The Galaxy Note 8 was an important device for Samsung, carrying the weight of ensuring the Note lineup comes back with a bang on its shoulders. It’s fair to say the Korean giant succeeded in hitting it out of the park with the Note 8. This phone doesn’t burn up like its ill-fated predecessor, has the best display on an Android smartphone, and finally brings a dual camera setup to Samsung’s smartphone lineup, while keeping all the other features that made the Galaxy S8 and S8+ so impressive.
We called the Galaxy Note 8 a device that’s “more than just a Galaxy S8 with an S Pen” in our review, which we published nearly two months ago. I personally didn’t start using the Note 8 until a week after our review went live, and my love for this phone has only deepened with each passing day. Frankly, I don’t see anything particularly wrong with the Note 8, but there are a few things that I like above all else.

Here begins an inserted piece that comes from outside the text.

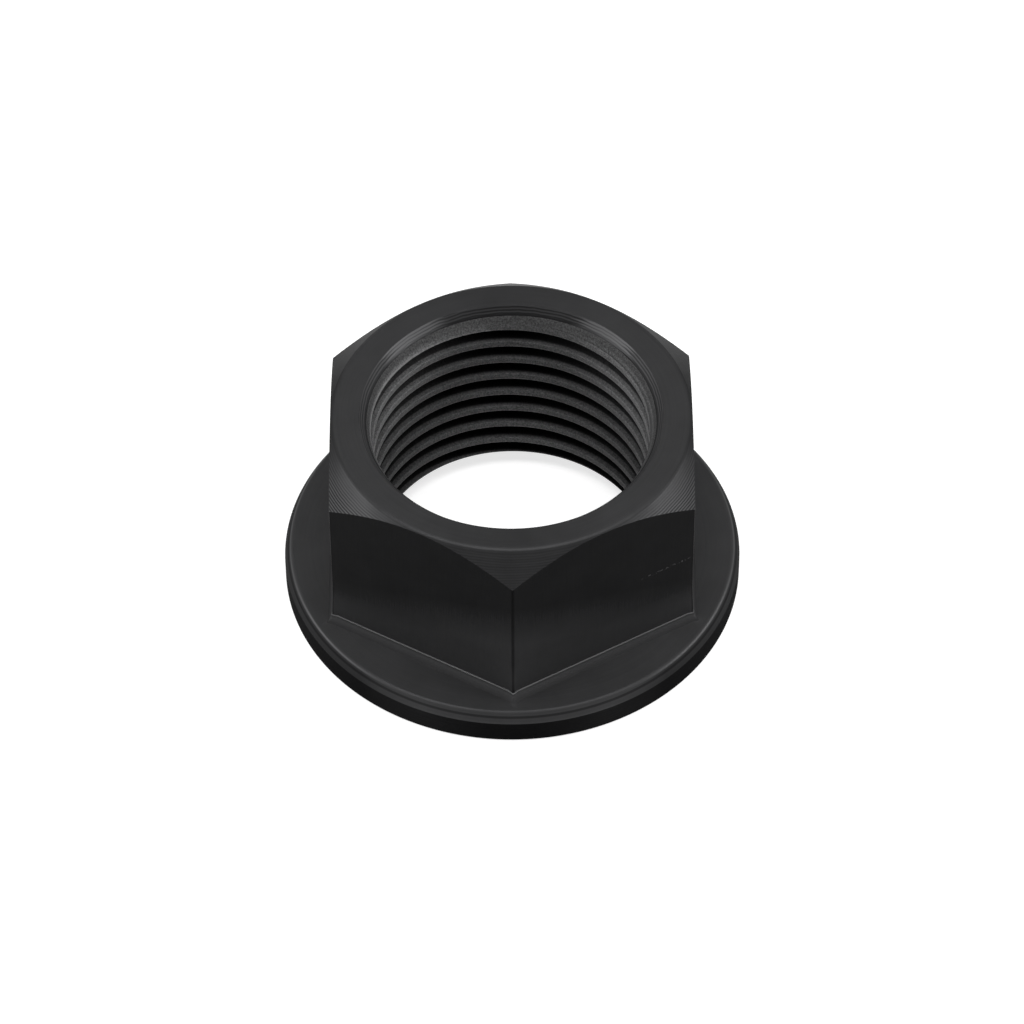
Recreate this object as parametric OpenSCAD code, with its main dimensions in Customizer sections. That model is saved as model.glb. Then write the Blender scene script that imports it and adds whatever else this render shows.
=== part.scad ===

Wondering what they are? Read on to find out, and at the end, maybe you can tell me what you like most about Samsung’s latest flagship.
The display is gorgeous
You have to use the Galaxy Note 8 for a few days to truly see how awesome that 6.3-inch Super AMOLED display is. The Galaxy S8 display was great, but Samsung made further strides in the months after and added several improvements for the panel used on the Note 8, including fixing the color balance issue that plagued the edges of the S8 and S8+ display. It’s also brighter outdoors, which has made it easier for me to take pictures of the phone for the articles here on SamMobile.
I also like that the screen doesn’t curve as much at the edges, which makes it more comfortable to use the S Pen and also gives the phone a professional, more sober look. Again, you have to experience the Note 8 to understand why the display’s so good; it’s a joy to use every day, more so than the one on the Galaxy S8 and S8+, and it will be interesting to see what Samsung brings to the table with next year’s Galaxy S9.
It’s fast, smooth, and doesn’t show signs of slowing down
I don’t know why, but Samsung seems to work in extra optimization on the software front for Note devices compared to the Galaxy S flagship(s) that launch in the same year. Maybe the company finds the extra months of development useful for eking out the last ounce of performance from that particular year’s newest Snapdragon or Exynos chip, or maybe it doesn’t, as otherwise, it would be able to bring those improvements to the Galaxy S devices through software updates.
In any case, the Note 8 benefits greatly, and it’s not showing any signs of slowing down (the 6GB of RAM no doubt helps). Apart from maybe a slight delay in responding when I unlock the phone, performance has been consistently fast and smooth and better than the S8, which has started to stutter noticeably for many of us here at SamMobile. I’ve not seen anything give the Note 8 a real challenge (at least not when it comes to my use cases), and I’m hoping it continues to perform like a flagship should in a few months down the line.
The 2x camera zoom is useful
I didn’t think I would benefit much from the dual camera setup on the Note 8, but it turns out I was wrong. While I’ve stopped using Live Focus, I continue to use the 2x zoom capability almost every time I use the rear camera. There are plenty of scenarios where it comes handy. For example, we were celebrating my girlfriend’s birthday on Saturday night, and the photos I took of the cake cutting moments include standard photos of everyone present and zoomed in shots of people trying to rub cake on each other’s faces.
I also love taking pictures of my car, and that’s also where the zoom functionality helps. It’s great that photos taken by the zoom lens have virtually the same image quality as photos taken by the primary camera in all but the most challenging low-light conditions, for which the phone simply uses digital zoom on the main camera. Since both rear camera lenses are optically stabilized, blurry photos are few and far between, which is an added advantage.
Battery life has been surprisingly good
I have been using the Galaxy Note 8 with two SIM cards active since day one, and the phone has impressed me with its endurance. For some reason, battery life is better for me on the Note 8 compared to the Galaxy S8+, and it’s also more consistent. I haven’t seen the phone drain too quickly for no reason even once; this might be down to Samsung doubling down on battery-related optimization to make up for the smaller battery, and it’s certainly allayed my initial concerns for battery life on the Note 8.
As I said at the beginning of this article, I don’t really have any complaints about the Galaxy Note 8. Okay, so that fingerprint sensor continues to be poorly placed, Samsung could have opted for a bigger battery, it’s high time the company started putting stereo loudspeakers on its flagships, and the Oreo update will likely take a few months to arrive. But overall, the Note 8 is a joy to use and excels in almost everything that matters. It’s also the most well-priced flagship in the latter half of 2017 and offers more bang for the buck than its competition (like the Pixel 2 XL or the iPhone X), making it worthy of consideration for anyone who wants nothing short of the best value for their hard-earned money.